Social Dimensions of Marital Conflict in Kenya
Elijah Onyango Standslause Odhiambo, Thomas Leshan Maito

Data from FIDA (Kenya), Maendeleo ya Wanaume, Faith Based Organizations (FBO), Non Government Organizations (NGO) and media reports suggest that destructive marital conflict is on the increase in Kenya. This paper presents the findings of a study into marital conflict in Kenya using Anglican Diocese of Maseno North as a case study. Primary data for the study were collected through interviewing and a focus group discussion and this was analyzed using descriptive statistics. Destructive Marital conflict in the study area was perceived to be related to a wide array of factors which were grouped into five interrelated categories. These are: socio-economic factors, sociocultural factors, personal attribute of spouse, domestic family life factors and factors of structural inequality. Out of these groups the most important factors identified by respondents included the following: low income (money); disagreement over roles and responsibilities of spouses, irresponsible alcohol drinking, gambling and pilfering; maltreatment of children, step children and other relatives; interference from in-laws and other kin.
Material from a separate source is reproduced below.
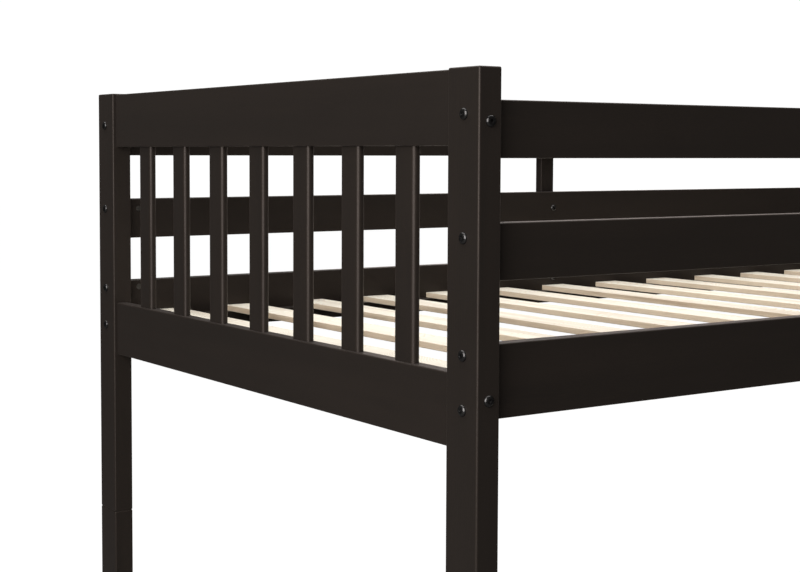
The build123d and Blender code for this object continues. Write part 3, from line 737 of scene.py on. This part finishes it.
def mark_surfaces(mesh: bpy.types.Mesh, seed: float | None) -> None:
    """Smooth a mesh between its sharp edges and store what the finishes read.

    Args:
        mesh: Mesh to mark.
        seed: The board's seed, or None where it is stored already.
    """
    work = bmesh.new()
    work.from_mesh(mesh)
    work.normal_update()
    arris, upright = (work.faces.layers.float.new(name) for name in ("arris", "upright"))
    for face in work.faces:
        face.smooth = True
        face[arris] = 0.0 if max(map(abs, face.normal)) > FLAT_LIMIT else 1.0
        # upright: how far a face turns from level; the pine finish uses it to paint its sides tanner and
        # darker, partly as painted shade.
        face[upright] = 1.0 - abs(face.normal.z)
    for edge in work.edges:
        edge.smooth = len(edge.link_faces) == 2 and edge.calc_face_angle(0.0) < SHARP_TURN
    if seed is not None:
        layer = work.verts.layers.float.new("board_seed")
        for vert in work.verts:
            vert[layer] = seed
    work.to_mesh(mesh)
    work.free()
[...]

The data indicated that psychological battering was common and employed by both spouses. About a third of females indicated they had been victims of physical abuse yet kept their abusive relationship because they were constrained by a network of social, cultural and economic barriers. Respondents’ perception of gender relations in society informed their relationship to the opposite sex and this they carried over into marriage to influence the marital conflict behaviour of spouses.